TASK STATEMENT:
Reproduce all of the listing below without alteration.

RAW DATA:

══════

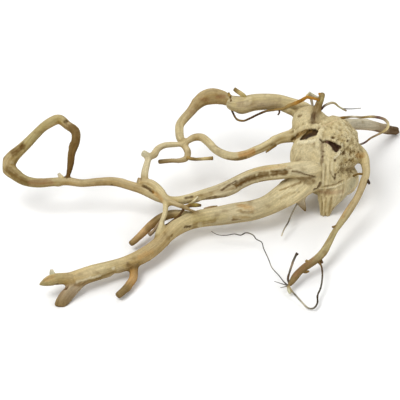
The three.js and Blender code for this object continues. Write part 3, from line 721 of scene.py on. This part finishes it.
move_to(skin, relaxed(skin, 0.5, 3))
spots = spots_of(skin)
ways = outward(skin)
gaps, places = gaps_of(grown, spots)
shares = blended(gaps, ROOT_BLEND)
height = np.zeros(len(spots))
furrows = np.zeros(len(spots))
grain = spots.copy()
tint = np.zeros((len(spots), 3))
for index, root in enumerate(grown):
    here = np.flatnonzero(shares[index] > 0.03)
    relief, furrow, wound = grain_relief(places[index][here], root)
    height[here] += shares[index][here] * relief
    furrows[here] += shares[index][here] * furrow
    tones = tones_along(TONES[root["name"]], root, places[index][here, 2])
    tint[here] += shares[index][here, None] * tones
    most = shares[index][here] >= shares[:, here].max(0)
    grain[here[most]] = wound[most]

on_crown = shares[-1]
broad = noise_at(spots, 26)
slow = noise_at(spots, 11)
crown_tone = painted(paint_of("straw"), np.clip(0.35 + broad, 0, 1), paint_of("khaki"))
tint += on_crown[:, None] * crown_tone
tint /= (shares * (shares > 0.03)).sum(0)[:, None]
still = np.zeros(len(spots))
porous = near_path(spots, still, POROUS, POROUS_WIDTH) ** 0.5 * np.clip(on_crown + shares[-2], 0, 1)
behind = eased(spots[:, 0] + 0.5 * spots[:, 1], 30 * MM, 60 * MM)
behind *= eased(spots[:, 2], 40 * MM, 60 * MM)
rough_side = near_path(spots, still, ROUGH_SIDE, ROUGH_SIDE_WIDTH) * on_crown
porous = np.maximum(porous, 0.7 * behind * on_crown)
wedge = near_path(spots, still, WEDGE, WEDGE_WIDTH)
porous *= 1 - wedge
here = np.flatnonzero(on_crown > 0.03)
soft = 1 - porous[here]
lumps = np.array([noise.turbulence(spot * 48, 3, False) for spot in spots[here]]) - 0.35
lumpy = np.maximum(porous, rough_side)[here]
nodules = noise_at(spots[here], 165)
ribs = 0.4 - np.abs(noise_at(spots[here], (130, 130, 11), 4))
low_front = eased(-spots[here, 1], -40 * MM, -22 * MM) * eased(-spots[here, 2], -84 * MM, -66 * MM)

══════

SOLUTION FOR THIS PROBLEM:
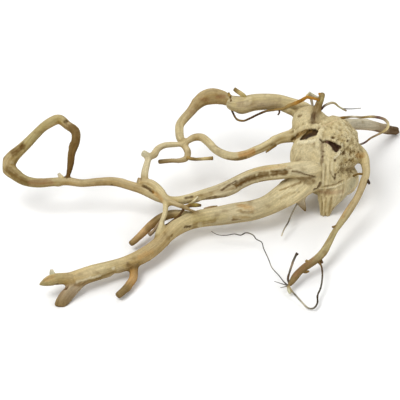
The three.js and Blender code for this object continues. Write part 3, from line 721 of scene.py on. This part finishes it.
move_to(skin, relaxed(skin, 0.5, 3))
spots = spots_of(skin)
ways = outward(skin)
gaps, places = gaps_of(grown, spots)
shares = blended(gaps, ROOT_BLEND)
height = np.zeros(len(spots))
furrows = np.zeros(len(spots))
grain = spots.copy()
tint = np.zeros((len(spots), 3))
for index, root in enumerate(grown):
    here = np.flatnonzero(shares[index] > 0.03)
    relief, furrow, wound = grain_relief(places[index][here], root)
    height[here] += shares[index][here] * relief
    furrows[here] += shares[index][here] * furrow
    tones = tones_along(TONES[root["name"]], root, places[index][here, 2])
    tint[here] += shares[index][here, None] * tones
    most = shares[index][here] >= shares[:, here].max(0)
    grain[here[most]] = wound[most]

on_crown = shares[-1]
broad = noise_at(spots, 26)
slow = noise_at(spots, 11)
crown_tone = painted(paint_of("straw"), np.clip(0.35 + broad, 0, 1), paint_of("khaki"))
tint += on_crown[:, None] * crown_tone
tint /= (shares * (shares > 0.03)).sum(0)[:, None]
still = np.zeros(len(spots))
porous = near_path(spots, still, POROUS, POROUS_WIDTH) ** 0.5 * np.clip(on_crown + shares[-2], 0, 1)
behind = eased(spots[:, 0] + 0.5 * spots[:, 1], 30 * MM, 60 * MM)
behind *= eased(spots[:, 2], 40 * MM, 60 * MM)
rough_side = near_path(spots, still, ROUGH_SIDE, ROUGH_SIDE_WIDTH) * on_crown
porous = np.maximum(porous, 0.7 * behind * on_crown)
wedge = near_path(spots, still, WEDGE, WEDGE_WIDTH)
porous *= 1 - wedge
here = np.flatnonzero(on_crown > 0.03)
soft = 1 - porous[here]
lumps = np.array([noise.turbulence(spot * 48, 3, False) for spot in spots[here]]) - 0.35
lumpy = np.maximum(porous, rough_side)[here]
nodules = noise_at(spots[here], 165)
ribs = 0.4 - np.abs(noise_at(spots[here], (130, 130, 11), 4))
low_front = eased(-spots[here, 1], -40 * MM, -22 * MM) * eased(-spots[here, 2], -84 * MM, -66 * MM)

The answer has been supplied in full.